> TASK:
Copy out each line that includes the word "parts".

> SUPPLIED RECORDS:
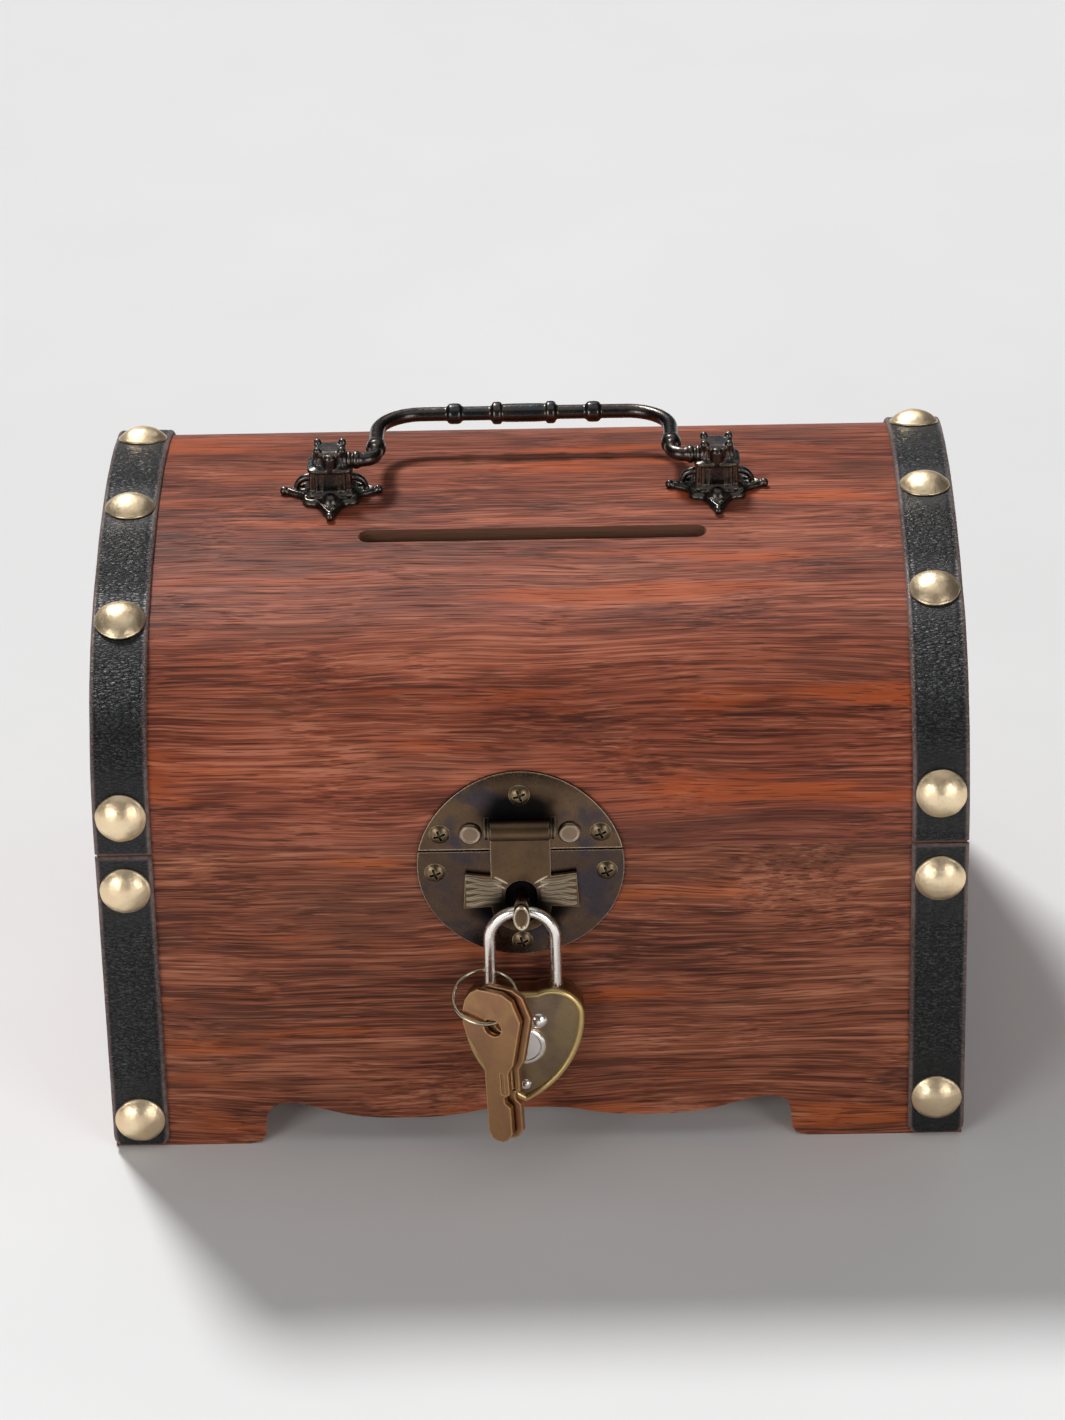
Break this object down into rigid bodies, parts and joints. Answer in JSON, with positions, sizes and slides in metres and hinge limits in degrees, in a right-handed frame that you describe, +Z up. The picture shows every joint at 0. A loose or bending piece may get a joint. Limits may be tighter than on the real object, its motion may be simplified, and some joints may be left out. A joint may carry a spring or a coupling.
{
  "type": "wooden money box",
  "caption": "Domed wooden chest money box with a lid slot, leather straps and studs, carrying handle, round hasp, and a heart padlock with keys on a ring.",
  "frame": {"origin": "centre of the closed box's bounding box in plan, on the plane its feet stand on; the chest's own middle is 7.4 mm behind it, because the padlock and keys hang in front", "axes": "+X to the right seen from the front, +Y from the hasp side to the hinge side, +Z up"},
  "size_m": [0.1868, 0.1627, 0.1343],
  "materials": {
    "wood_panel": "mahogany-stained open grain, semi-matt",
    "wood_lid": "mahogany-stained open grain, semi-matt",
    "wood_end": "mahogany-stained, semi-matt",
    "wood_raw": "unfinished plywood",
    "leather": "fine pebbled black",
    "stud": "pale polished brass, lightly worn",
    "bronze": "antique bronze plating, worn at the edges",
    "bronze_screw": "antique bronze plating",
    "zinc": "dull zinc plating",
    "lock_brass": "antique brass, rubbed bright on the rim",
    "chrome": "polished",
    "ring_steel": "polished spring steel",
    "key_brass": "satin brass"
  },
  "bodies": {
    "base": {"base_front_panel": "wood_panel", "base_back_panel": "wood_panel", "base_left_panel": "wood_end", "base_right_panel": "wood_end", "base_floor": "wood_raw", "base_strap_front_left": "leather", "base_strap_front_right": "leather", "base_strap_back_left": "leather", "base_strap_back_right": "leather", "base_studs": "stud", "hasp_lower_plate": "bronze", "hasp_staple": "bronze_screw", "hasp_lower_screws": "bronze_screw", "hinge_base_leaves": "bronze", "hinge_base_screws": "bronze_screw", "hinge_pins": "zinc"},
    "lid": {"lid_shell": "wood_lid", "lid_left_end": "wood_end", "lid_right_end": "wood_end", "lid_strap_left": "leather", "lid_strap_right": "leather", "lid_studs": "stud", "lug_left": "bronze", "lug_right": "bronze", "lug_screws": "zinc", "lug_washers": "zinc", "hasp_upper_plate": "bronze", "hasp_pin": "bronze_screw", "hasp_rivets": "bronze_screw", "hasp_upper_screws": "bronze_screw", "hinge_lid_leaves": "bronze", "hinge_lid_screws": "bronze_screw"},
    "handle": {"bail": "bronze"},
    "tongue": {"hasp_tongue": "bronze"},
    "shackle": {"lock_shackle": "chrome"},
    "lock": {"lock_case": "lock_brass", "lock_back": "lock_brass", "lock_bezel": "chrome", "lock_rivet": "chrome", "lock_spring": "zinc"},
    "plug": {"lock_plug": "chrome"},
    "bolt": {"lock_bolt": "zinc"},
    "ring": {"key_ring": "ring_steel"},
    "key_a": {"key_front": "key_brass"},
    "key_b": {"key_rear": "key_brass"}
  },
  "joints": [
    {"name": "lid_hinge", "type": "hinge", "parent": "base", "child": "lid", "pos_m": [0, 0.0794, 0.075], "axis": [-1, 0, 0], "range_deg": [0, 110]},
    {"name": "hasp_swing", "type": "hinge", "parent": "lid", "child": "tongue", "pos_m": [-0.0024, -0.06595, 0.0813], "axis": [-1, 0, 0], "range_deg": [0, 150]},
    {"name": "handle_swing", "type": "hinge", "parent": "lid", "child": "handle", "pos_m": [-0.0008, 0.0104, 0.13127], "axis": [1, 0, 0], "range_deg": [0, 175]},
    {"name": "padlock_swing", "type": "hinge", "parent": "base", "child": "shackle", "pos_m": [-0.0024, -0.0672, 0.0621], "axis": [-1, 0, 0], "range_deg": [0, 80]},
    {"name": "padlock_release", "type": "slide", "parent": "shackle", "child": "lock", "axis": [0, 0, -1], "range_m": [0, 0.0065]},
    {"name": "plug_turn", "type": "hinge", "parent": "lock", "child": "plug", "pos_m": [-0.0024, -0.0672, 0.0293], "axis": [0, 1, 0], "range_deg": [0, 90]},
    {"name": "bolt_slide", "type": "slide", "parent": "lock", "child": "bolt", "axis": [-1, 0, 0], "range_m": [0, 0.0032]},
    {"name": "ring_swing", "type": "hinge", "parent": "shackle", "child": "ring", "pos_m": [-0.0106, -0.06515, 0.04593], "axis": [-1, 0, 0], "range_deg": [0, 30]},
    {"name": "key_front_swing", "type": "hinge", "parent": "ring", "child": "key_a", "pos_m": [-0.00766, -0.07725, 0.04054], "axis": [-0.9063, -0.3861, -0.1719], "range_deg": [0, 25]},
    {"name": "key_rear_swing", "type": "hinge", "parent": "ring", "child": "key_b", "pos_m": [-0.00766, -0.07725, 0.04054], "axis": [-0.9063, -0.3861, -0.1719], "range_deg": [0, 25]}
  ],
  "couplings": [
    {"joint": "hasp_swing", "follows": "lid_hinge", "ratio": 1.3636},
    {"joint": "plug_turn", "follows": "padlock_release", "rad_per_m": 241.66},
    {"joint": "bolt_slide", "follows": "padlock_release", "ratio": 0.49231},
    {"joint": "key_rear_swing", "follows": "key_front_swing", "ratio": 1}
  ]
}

==

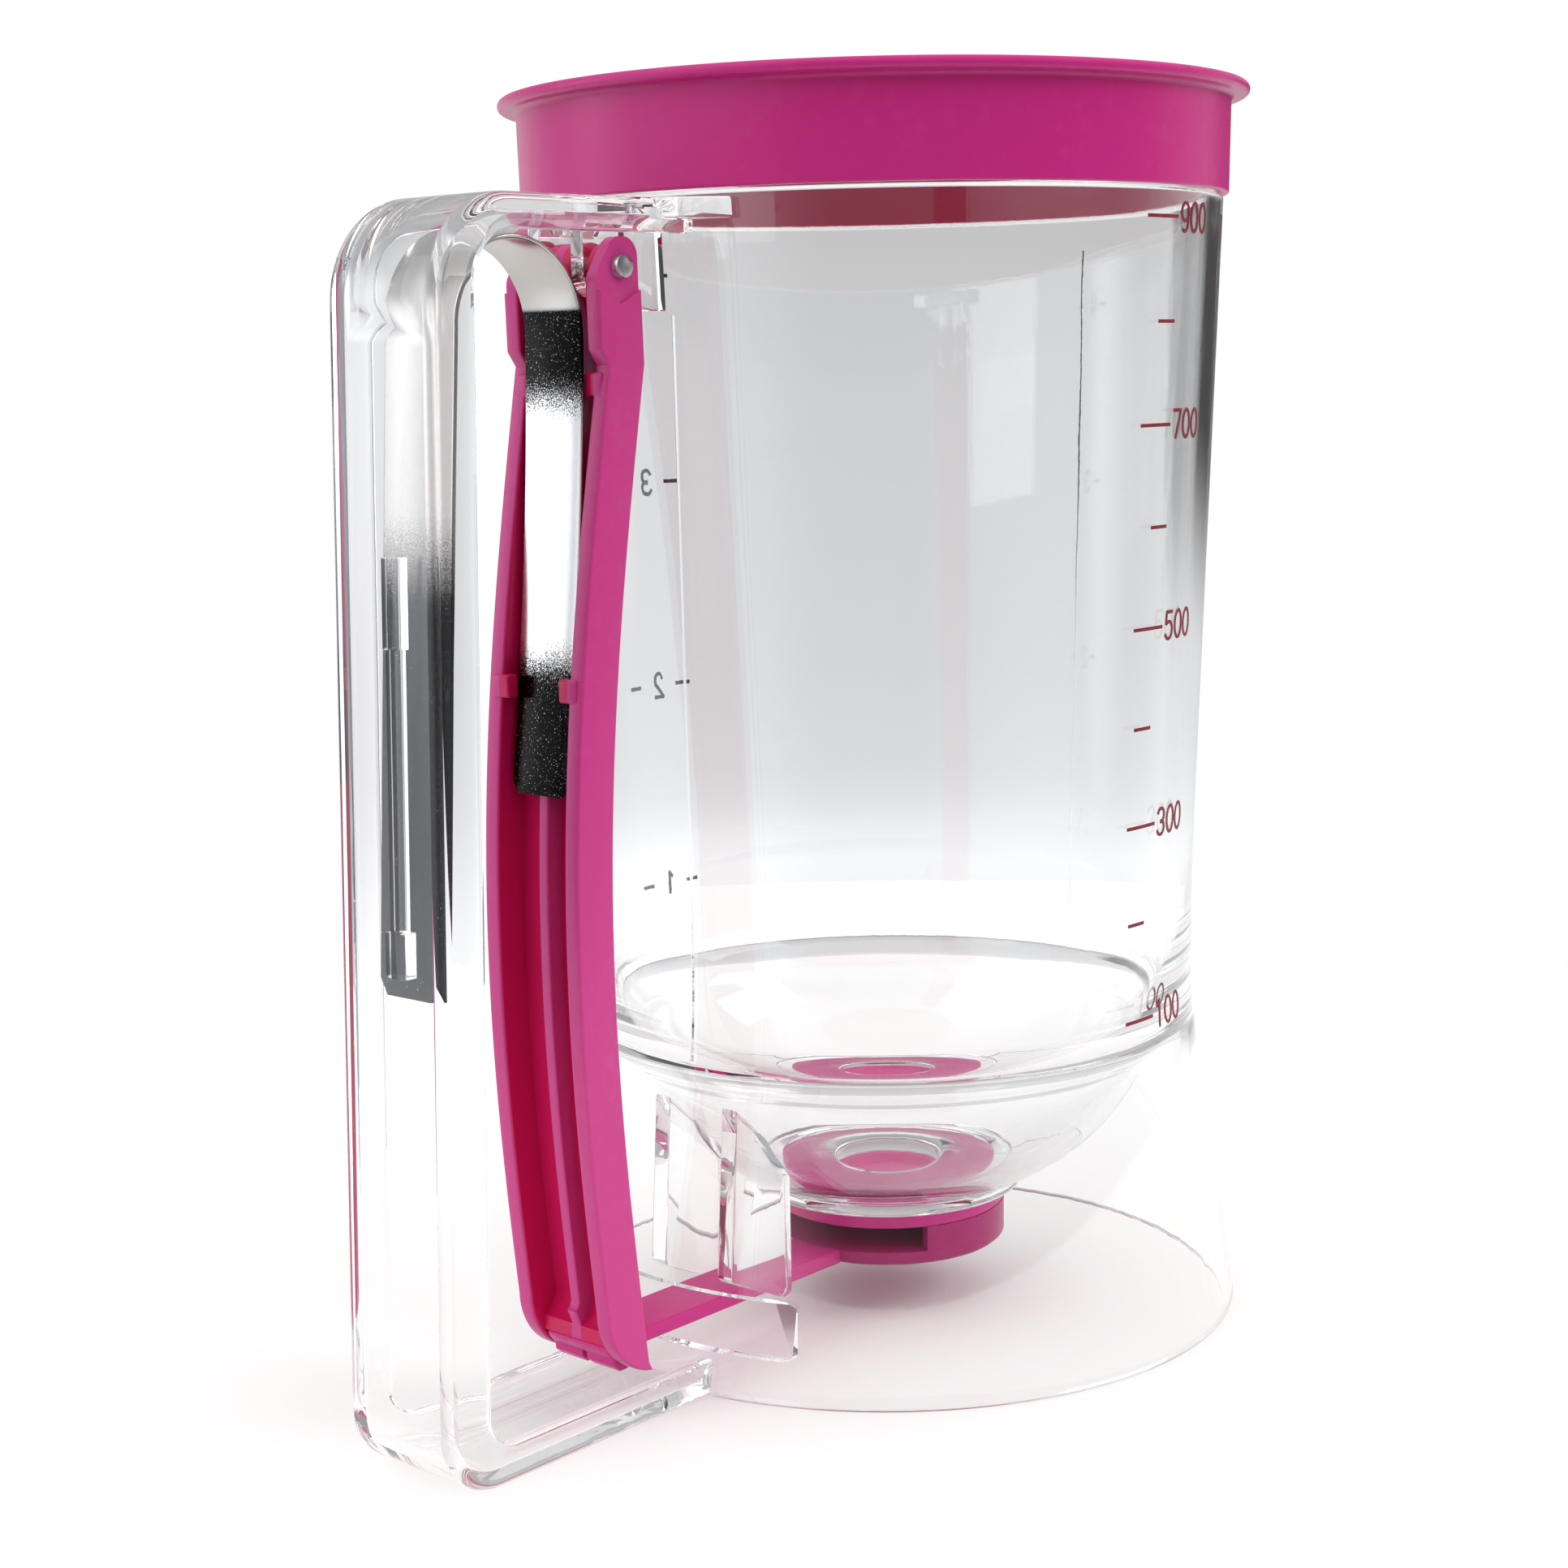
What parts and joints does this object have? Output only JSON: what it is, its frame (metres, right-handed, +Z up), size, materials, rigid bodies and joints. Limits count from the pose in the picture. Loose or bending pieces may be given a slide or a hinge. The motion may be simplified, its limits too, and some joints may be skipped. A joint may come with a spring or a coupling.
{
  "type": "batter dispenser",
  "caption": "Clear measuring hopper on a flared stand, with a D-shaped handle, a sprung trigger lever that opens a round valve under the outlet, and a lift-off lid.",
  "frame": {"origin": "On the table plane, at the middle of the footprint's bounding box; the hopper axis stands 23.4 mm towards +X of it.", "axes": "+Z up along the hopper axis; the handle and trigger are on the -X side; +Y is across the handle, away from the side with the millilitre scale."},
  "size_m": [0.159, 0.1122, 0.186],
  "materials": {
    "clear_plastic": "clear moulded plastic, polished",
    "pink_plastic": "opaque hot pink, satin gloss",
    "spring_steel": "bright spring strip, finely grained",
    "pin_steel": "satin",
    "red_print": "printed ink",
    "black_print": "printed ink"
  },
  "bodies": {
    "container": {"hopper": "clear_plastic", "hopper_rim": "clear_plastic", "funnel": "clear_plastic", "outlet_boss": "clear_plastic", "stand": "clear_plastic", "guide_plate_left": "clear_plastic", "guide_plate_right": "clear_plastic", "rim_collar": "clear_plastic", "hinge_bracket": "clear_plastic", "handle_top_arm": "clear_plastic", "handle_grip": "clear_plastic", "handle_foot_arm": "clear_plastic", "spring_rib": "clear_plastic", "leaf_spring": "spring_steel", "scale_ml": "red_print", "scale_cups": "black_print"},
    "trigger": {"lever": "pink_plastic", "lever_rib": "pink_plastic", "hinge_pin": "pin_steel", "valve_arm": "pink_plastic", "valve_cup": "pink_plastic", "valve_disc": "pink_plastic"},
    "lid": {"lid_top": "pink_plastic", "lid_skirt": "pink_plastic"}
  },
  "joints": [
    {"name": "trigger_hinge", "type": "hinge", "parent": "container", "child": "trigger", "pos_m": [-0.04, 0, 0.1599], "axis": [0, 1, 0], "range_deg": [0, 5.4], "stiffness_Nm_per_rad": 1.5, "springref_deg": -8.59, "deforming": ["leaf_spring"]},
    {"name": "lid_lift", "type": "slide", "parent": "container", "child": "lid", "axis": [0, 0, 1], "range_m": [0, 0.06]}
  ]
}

> REPLY TO THE TASK:
Break this object down into rigid bodies, parts and joints. Answer in JSON, with positions, sizes and slides in metres and hinge limits in degrees, in a right-handed frame that you describe, +Z up. The picture shows every joint at 0. A loose or bending piece may get a joint. Limits may be tighter than on the real object, its motion may be simplified, and some joints may be left out. A joint may carry a spring or a coupling.
What parts and joints does this object have? Output only JSON: what it is, its frame (metres, right-handed, +Z up), size, materials, rigid bodies and joints. Limits count from the pose in the picture. Loose or bending pieces may be given a slide or a hinge. The motion may be simplified, its limits too, and some joints may be skipped. A joint may come with a spring or a coupling.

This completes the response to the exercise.